Other items which may be censored include postal addresses, email addresses, place names, phone numbers, and company names.

Where this applies to an audio transcription, the corresponding section of the audio file has been replaced by a beep (or, in certain circumstances, silence). Censoring of personal or sensitive information has occasionally been necessary in written documents too, and is marked in the same way as above.

Inaudible

Words or longer stretches which the transcriber has not been able to hear or understand appear as follows:

“Yeah, what kind of cup was this [inaudible]?”

Unclear

Parts of the transcription where the transcriber and checker are unsure are surrounded by question marks: [?]…[/?]

“they’re chaffin away [?]crattlin[/?] these toy cups”

Words marked as unclear are not indexed, and do not contribute to the word count.

False starts and truncation

False starts, stammering and truncated words are tagged and appear in the transcription followed by a hyphen:

“nineteen f-f-f- fifty-nine Triumph.”
“Everybody got a Chri- the whole class got a Christmas present.”

These are not indexed, and do not contribute to the word count.

Semi-lexical items

Semi-lexical items (‘mmhm’, ‘erm’, ‘uh-huh’ etc) appear unmarked in the transcription, but are tagged in the underlying form.

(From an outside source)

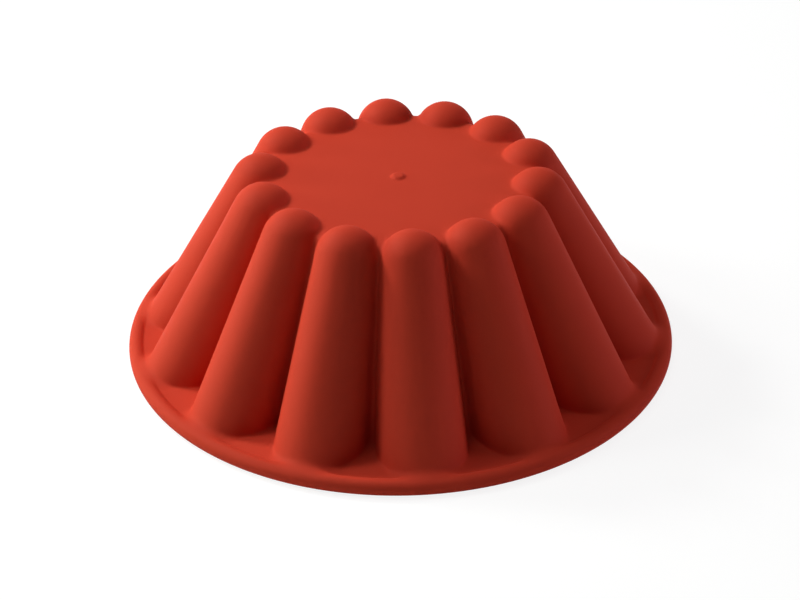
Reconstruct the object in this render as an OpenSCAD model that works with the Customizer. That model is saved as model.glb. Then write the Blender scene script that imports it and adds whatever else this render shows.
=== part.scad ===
// Fluted brioche mould in soft silicone, standing on its rim with the cavity facing down.
// The wall is one thickness throughout: the cavity is the outer form drawn in by that thickness,
// so each flute is hollow and shapes a rounded lobe of dough.
// Origin: centre of the rim, on the surface that the rim rests on. +Z is the axis of the mould.

/* [Rim] */
// Diameter across the outside of the rim
rim_d = 240; // [240:1:260]
// Radius of the rounded bead that edges the rim
bead_r = 3.4; // [3:0.1:4]
// Height of the bead's centre above its flat underside
bead_z = 3; // [2.6:0.1:3]
// Height of the flange's upper face, inside the bead
flange_z = 4.8; // [4.4:0.1:4.8]
// Diameter of the steel wire inside the bead
wire_d = 2.5; // [1.5:0.1:3]

/* [Fluted wall] */
// Number of flutes
flutes = 14; // [13:1:14]
// Thickness of the silicone
wall = 2.2; // [2.2:0.1:2.4]
// Radius of the round end of each flute
dome_r = 13.2; // [12:0.1:13.2]
// Radius of the circle that the round ends stand on
dome_ring_r = 59.6; // [59.6:0.1:61]
// Height of the centre of each round end
dome_z = 72.7; // [70:0.1:75]
// Radius of each flute at its foot
foot_r = 19; // [17:0.1:19]
// Radius of the circle that the feet stand on
foot_ring_r = 95.6; // [95.4:0.1:95.8]

/* [Core] */
// Height of the flat base disc
disc_z = 79.4; // [77:0.1:81]
// Radius of the base disc, at its sharp edge
disc_r = 60.4; // [59:0.1:62]
// Radius of the core at the foot of the valleys
valley_foot_r = 89.9; // [88:0.1:91]
// Width of the bevel on the disc's edge
edge_bevel = 2; // [1:0.1:2.4]
// Radius of the moulding gate's stub at the middle of the disc
gate_r = 2.7; // [2:0.1:4]
// Height of the gate's stub
gate_h = 1; // [0.6:0.1:1.4]

/* [Hidden] */
silicone_red = [0.77, 0.25, 0.17];
steel_grey = [0.62, 0.63, 0.65];

bead_ring_r = rim_d / 2 - bead_r;
flange_under_z = flange_z - wall;
// The flange starts this far inside the core, so that the two are one solid
flange_lap = 10;

// A flute is a cone with a ball on its end. Its axis leans in from the foot to the ball.
flute_len = norm([foot_ring_r - dome_ring_r, dome_z]);
flute_lean = atan2(foot_ring_r - dome_ring_r, dome_z);
// The cone meets the ball just below the ball's widest circle, which is wider by this
ball_lap = 0.1;
flute_taper = atan2(foot_r - dome_r + ball_lap, flute_len);
// The cone runs on below the foot, so that it reaches through the flange
foot_run = 14;

core_lean = atan2(valley_foot_r - disc_r, disc_z);
core_run = 4;
// Along the bevelled edge of the disc, radius and height add up to this
bevel_sum = valley_foot_r - (disc_z - edge_bevel) * tan(core_lean) + disc_z - edge_bevel;

gate_bevel = 0.5;

// One flute, drawn in by a distance
module flute(inset) {
    cone_inset = inset / cos(flute_taper);
    translate([foot_ring_r, 0, 0])
        rotate([0, -flute_lean, 0]) {
            translate([0, 0, -foot_run])
                cylinder(
                    h = foot_run + flute_len,
                    r1 = foot_r + foot_run * tan(flute_taper) - cone_inset,
                    r2 = dome_r - ball_lap - cone_inset,
                    $fn = 96
                );
            translate([0, 0, flute_len]) sphere(dome_r - inset, $fn = 96);
        }
}

// A flute with nothing below the flange's underside
module flute_on_flange() {
    block = 2 * foot_ring_r;
    difference() {
        flute(0);
        translate([0, -block / 2, flange_under_z - block]) cube(block);
    }
}

// One flute faces straight forwards, along -Y, and the rest follow at equal steps
module around_the_mould() {
    for (i = [0 : flutes - 1])
        rotate([0, 0, -90 + i * 360 / flutes]) children();
}

// Half outline of the core: a cone with a flat top and a bevelled edge, drawn in by a distance
module core_outline(inset, low_z) {
    side_x = valley_foot_r - inset / cos(core_lean);
    top_z = disc_z - inset;
    inset_sum = bevel_sum - inset * sqrt(2);
    bevel_z = (inset_sum - side_x) / (1 - tan(core_lean));
    polygon([
        [0, low_z],
        [side_x - low_z * tan(core_lean), low_z],
        [side_x - bevel_z * tan(core_lean), bevel_z],
        [inset_sum - top_z, top_z],
        [0, top_z],
    ]);
}

module flange_outline() {
    inner_r = valley_foot_r - flange_lap;
    translate([inner_r, flange_under_z]) square([bead_ring_r - inner_r, wall]);
}

// Round bead with a flat underside that the mould rests on
module bead_outline() {
    intersection() {
        translate([bead_ring_r, bead_z]) circle(bead_r, $fn = 64);
        translate([bead_ring_r - bead_r, 0]) square([2 * bead_r, bead_z + bead_r]);
    }
}

module gate_outline() {
    top_z = disc_z + gate_h;
    polygon([
        [0, disc_z - wall / 2],
        [gate_r, disc_z - wall / 2],
        [gate_r, top_z - gate_bevel],
        [gate_r - gate_bevel, top_z],
        [0, top_z],
    ]);
}

module outer_form() {
    rotate_extrude($fn = 180) {
        core_outline(0, flange_under_z);
        flange_outline();
        bead_outline();
        gate_outline();
    }
    around_the_mould() flute_on_flange();
}

// The space inside, open at the rim, is the core and the flutes drawn in by the wall's thickness
module core_space() {
    rotate_extrude($fn = 180) core_outline(wall, -core_run);
}

module flute_spaces() {
    around_the_mould() flute(wall);
}

module mould_shell() {
    color(silicone_red)
        difference() {
            outer_form();
            flute_spaces();
            core_space();
            rim_ring();
        }
}

// Steel wire closed into a ring, which the silicone is moulded around
module rim_ring() {
    color(steel_grey)
        rotate_extrude($fn = 180)
            translate([bead_ring_r, bead_z]) circle(d = wire_d, $fn = 48);
}

mould_shell();
rim_ring();
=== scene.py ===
"""Fluted silicone brioche mould, upside down on its rim. Metres, +Z up, in the frame of the solids."""
import math

import bpy
import numpy as np
from mathutils import Matrix, Vector


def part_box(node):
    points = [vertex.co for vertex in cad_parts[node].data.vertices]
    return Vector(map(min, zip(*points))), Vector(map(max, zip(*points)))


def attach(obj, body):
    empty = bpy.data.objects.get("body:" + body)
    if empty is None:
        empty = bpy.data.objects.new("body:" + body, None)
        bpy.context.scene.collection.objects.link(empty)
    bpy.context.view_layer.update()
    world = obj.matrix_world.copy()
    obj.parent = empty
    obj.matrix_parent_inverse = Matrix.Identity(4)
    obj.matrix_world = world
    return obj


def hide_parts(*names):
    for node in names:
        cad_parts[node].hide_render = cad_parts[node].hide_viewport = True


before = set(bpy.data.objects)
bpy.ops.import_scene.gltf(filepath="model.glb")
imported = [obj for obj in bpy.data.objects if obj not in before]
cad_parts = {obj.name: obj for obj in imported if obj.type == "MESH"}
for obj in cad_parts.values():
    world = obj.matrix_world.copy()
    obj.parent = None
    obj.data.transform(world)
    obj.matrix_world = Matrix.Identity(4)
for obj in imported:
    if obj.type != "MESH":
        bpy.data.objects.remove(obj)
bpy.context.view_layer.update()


def add_object(name, data):
    made = bpy.data.objects.new(name, data)
    bpy.context.scene.collection.objects.link(made)
    return made


# Sizes of the rim, read off the solids
shell_high = Vector(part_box("mould_shell")[1])
wire_low, wire_high = (Vector(corner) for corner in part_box("rim_ring"))
RIM_R = shell_high.x
WIRE_R = (wire_high.z - wire_low.z) / 2
BEAD_RING_R = wire_high.x - WIRE_R
BEAD_R = RIM_R - BEAD_RING_R
BEAD_Z = (wire_high.z + wire_low.z) / 2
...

Speaker 1: er not until I was kind of older
Speaker 2: uh-huh

Non-lexical items

Non-lexical sounds (coughs, sneezes, laughter, yawns etc.) appear between square brackets. These are not indexed and therefore will not be found using the Standard Search or Advanced Search features. Such items can be located in a document page, using the web browser’s find function.

“Five years till I’d done my apprenticeship [cough]”
“Yeah, I simply don’t [laugh] really remember.”

Non-linguistic events

Non-linguistic “events” which may have an impact on language also appear between square brackets. Audible background “events” which do not affect the language used have not been transcribed.